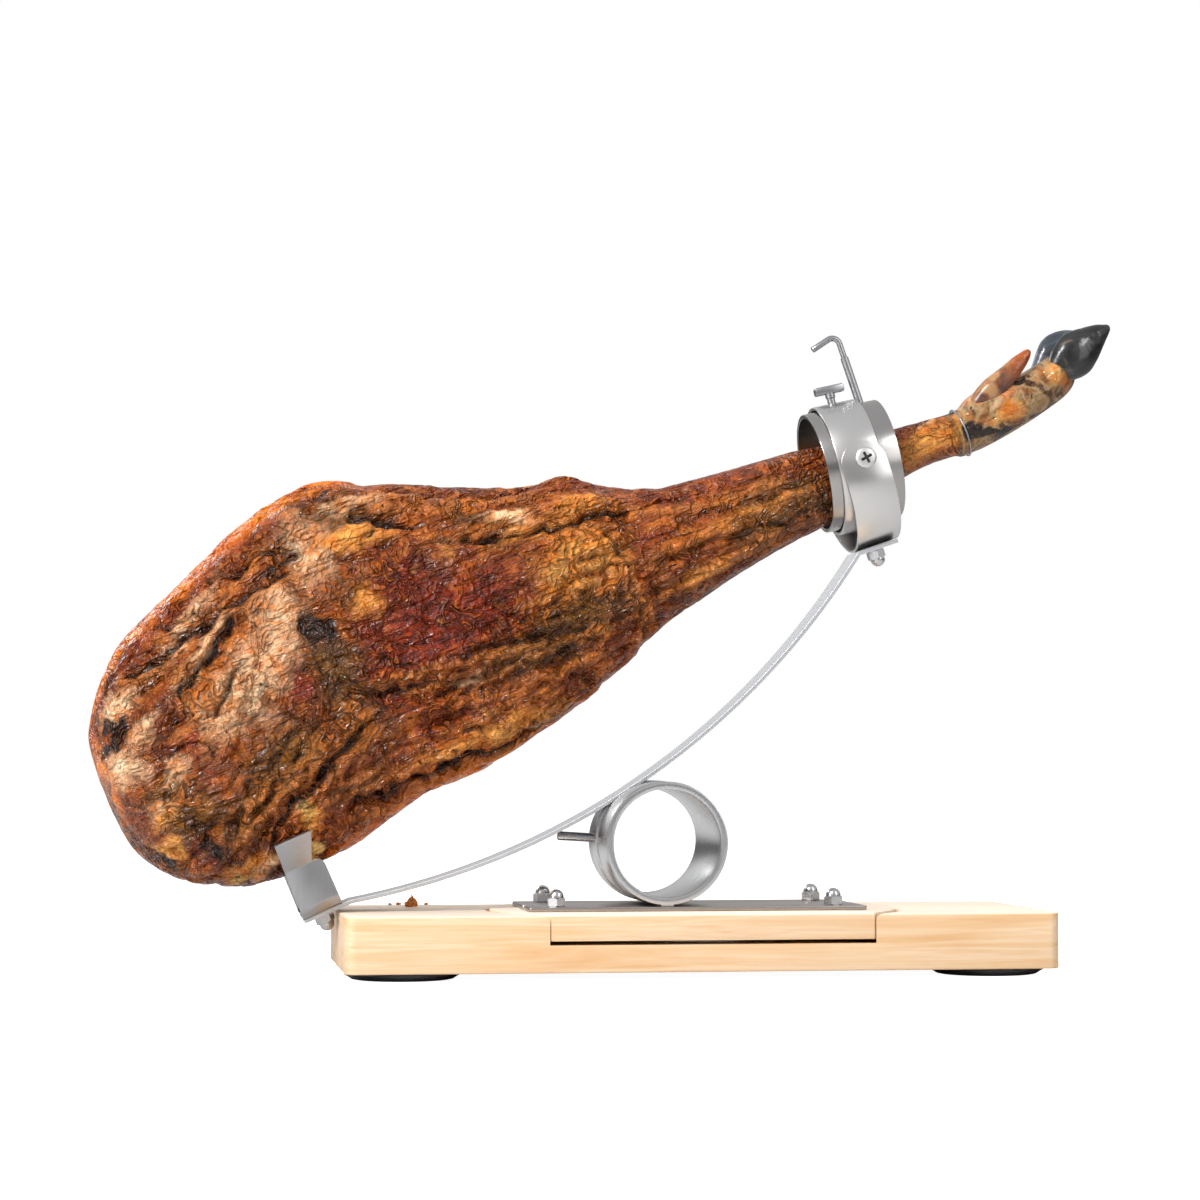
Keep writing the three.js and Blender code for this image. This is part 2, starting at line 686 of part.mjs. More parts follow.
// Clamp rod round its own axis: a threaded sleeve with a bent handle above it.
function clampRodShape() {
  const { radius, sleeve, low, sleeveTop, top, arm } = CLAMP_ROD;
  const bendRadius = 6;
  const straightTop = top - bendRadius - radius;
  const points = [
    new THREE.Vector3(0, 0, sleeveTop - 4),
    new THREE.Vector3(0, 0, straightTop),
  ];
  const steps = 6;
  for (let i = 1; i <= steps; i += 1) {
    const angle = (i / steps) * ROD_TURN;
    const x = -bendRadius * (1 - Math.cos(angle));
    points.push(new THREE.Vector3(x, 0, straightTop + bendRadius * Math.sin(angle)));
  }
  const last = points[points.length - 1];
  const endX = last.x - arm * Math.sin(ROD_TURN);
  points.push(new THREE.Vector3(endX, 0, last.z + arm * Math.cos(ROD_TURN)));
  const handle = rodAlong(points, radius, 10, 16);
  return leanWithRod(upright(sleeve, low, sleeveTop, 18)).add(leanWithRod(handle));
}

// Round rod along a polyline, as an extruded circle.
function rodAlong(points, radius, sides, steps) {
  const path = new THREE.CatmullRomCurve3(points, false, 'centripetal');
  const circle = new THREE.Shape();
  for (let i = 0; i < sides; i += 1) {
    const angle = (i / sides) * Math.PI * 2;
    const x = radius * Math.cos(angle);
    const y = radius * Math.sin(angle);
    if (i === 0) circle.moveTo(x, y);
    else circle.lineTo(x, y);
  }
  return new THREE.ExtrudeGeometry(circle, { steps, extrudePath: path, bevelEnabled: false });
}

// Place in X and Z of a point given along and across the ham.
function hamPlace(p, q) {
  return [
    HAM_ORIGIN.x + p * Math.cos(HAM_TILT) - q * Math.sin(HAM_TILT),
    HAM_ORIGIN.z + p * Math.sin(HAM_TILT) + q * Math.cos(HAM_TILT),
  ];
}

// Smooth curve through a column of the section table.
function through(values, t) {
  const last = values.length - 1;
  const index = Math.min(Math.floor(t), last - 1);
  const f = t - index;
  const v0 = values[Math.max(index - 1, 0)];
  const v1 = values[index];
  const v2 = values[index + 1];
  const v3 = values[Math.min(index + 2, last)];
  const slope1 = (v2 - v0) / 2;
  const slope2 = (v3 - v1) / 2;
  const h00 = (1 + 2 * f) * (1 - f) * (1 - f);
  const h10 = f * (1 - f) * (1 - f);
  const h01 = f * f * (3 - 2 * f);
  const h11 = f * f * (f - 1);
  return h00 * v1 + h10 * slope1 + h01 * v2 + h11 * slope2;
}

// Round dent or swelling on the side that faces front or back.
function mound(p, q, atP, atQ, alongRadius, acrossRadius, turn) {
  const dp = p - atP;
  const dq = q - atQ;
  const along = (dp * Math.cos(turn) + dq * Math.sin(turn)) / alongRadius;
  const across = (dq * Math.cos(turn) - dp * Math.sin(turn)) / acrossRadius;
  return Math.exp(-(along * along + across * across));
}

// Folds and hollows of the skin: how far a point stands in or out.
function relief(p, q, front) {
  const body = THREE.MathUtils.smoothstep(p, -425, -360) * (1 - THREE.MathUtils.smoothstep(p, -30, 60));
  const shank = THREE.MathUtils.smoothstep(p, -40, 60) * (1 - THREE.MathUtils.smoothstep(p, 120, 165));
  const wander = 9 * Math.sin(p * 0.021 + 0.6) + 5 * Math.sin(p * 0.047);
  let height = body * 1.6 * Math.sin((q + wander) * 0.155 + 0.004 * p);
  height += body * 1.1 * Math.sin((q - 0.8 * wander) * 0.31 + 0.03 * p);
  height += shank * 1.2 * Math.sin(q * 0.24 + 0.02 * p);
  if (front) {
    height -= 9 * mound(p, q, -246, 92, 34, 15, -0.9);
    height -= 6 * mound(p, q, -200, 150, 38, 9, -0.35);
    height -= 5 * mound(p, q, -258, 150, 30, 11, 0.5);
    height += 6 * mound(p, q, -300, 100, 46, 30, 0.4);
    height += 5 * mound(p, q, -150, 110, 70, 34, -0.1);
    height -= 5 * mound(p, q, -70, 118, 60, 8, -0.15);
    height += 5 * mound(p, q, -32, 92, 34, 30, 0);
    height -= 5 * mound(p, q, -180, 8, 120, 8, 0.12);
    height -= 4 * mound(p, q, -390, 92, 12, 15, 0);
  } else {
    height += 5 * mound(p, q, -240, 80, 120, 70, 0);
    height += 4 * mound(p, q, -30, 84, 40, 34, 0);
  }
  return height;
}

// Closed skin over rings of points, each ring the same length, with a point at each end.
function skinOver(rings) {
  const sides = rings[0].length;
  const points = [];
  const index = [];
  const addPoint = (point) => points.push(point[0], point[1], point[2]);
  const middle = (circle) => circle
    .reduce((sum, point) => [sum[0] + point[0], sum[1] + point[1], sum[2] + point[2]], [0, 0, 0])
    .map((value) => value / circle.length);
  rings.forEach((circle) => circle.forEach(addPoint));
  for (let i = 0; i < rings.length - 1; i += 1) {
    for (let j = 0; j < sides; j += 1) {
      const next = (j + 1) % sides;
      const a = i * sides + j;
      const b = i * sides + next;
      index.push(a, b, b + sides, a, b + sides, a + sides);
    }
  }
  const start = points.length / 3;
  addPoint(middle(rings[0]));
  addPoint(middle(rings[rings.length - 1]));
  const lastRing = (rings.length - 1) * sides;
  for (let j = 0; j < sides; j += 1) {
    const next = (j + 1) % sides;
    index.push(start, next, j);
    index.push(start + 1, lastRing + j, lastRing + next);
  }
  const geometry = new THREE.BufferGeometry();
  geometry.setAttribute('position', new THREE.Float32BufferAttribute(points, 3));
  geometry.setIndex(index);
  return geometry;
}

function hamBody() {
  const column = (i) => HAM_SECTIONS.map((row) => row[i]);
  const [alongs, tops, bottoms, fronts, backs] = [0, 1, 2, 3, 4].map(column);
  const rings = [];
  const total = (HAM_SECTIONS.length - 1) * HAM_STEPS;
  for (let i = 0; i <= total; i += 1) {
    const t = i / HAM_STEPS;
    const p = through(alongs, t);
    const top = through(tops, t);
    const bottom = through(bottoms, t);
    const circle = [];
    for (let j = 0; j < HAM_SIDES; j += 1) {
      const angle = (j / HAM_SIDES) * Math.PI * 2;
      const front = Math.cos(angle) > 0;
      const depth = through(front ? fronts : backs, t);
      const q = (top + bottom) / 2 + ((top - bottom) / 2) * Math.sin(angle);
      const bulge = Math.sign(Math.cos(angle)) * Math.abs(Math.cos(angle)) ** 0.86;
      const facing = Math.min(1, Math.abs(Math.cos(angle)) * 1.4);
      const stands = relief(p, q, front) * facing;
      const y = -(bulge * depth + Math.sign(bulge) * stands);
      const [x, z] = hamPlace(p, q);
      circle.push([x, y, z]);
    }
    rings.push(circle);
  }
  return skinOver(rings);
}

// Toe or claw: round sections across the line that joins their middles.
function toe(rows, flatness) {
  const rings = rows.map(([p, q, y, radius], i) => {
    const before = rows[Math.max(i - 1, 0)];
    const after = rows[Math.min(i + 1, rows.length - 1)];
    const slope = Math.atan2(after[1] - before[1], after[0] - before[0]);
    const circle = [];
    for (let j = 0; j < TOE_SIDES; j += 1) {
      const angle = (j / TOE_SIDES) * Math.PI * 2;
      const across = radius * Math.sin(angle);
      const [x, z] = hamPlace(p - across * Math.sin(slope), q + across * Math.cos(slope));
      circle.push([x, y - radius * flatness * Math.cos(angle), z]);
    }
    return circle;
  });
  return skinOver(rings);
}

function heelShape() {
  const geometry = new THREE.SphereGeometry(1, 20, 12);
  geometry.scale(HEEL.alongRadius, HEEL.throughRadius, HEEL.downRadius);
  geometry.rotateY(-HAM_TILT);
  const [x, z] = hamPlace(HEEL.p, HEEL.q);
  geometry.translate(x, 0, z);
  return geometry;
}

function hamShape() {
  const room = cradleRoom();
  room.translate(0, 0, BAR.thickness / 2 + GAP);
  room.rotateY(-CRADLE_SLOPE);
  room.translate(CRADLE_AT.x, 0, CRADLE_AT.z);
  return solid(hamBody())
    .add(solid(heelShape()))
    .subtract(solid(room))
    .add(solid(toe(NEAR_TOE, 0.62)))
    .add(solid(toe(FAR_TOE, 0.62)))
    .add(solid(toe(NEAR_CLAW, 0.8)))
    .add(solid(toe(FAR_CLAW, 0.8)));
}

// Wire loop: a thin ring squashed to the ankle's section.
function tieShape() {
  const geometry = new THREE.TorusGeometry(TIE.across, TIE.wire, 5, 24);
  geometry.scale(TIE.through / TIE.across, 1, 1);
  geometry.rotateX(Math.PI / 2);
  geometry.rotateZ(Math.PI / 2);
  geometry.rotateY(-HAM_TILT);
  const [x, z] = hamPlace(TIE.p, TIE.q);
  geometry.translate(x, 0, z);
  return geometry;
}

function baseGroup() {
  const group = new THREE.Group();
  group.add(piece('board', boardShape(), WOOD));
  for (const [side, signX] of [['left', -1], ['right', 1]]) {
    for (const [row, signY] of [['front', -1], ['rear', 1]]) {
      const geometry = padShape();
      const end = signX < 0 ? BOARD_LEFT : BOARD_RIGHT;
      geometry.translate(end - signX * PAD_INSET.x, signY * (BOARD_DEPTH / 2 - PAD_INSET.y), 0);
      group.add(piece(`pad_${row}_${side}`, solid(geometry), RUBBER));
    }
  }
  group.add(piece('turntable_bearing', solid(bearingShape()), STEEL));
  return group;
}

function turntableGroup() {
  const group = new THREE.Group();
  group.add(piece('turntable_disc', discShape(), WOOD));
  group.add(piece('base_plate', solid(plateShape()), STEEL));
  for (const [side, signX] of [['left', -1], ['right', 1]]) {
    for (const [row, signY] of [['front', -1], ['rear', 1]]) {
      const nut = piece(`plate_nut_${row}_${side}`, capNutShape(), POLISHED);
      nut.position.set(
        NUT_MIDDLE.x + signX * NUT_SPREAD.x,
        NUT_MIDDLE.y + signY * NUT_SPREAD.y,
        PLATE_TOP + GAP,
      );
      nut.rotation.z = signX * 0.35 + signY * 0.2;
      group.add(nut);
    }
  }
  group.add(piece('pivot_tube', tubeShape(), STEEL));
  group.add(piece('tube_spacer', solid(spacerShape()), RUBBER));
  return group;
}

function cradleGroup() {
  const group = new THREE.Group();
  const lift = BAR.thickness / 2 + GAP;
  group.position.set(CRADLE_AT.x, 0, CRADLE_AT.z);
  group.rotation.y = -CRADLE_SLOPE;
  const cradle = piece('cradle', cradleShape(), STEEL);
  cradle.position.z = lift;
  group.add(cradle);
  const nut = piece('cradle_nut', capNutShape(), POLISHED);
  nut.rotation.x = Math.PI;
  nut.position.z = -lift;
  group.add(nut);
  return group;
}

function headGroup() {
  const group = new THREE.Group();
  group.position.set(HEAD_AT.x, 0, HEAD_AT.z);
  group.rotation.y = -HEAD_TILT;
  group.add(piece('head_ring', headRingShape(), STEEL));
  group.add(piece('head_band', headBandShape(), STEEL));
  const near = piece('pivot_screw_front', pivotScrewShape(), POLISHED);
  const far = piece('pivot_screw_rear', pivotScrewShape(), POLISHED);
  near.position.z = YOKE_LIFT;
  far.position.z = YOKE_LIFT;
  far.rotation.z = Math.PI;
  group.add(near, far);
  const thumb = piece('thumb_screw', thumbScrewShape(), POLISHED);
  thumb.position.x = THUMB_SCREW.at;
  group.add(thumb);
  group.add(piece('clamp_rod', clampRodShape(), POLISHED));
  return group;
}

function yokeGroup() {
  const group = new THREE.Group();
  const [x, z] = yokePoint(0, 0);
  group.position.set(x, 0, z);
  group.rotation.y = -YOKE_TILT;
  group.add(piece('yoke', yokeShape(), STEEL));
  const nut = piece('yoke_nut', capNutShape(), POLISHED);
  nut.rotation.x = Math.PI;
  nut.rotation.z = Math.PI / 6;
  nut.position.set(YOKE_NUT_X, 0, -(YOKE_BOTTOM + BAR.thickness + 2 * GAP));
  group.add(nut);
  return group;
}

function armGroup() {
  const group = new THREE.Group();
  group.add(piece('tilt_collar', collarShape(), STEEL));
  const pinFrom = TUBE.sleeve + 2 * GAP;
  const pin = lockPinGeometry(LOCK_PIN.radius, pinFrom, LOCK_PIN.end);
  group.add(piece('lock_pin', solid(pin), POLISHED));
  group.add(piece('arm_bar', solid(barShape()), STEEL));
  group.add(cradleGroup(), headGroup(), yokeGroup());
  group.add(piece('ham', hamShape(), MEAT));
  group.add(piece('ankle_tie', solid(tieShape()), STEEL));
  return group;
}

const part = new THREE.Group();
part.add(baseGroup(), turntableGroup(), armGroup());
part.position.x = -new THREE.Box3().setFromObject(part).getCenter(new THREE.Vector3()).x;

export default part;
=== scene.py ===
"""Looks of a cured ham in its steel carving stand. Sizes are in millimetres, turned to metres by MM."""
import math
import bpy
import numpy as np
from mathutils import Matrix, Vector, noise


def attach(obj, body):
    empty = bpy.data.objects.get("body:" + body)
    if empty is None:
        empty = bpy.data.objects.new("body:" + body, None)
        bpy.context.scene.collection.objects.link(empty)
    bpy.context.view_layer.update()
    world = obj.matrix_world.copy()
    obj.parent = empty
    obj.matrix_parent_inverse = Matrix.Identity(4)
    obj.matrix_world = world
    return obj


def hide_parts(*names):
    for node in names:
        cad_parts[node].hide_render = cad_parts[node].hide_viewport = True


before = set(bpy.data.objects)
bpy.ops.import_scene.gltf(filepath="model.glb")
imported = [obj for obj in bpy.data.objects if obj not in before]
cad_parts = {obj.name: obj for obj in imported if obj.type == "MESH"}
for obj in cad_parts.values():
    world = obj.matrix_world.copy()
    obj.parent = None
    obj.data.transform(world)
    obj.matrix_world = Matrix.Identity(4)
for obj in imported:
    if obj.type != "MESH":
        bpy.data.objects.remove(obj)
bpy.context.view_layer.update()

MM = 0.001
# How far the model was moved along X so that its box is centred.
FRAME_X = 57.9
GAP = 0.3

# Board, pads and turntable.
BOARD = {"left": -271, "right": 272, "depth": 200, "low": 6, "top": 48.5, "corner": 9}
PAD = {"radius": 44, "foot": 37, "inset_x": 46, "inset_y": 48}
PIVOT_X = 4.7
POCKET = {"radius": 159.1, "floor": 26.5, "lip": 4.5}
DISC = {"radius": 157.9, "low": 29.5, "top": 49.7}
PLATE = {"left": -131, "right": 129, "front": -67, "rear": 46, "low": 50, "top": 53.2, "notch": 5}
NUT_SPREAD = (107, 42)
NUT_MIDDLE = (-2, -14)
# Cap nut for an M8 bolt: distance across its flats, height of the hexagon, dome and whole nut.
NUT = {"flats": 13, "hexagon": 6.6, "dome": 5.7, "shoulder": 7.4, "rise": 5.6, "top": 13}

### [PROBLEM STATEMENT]
Count up every line above that has the word "names" in it; answer with the number alone.

### [EXERCISE ANSWER]
2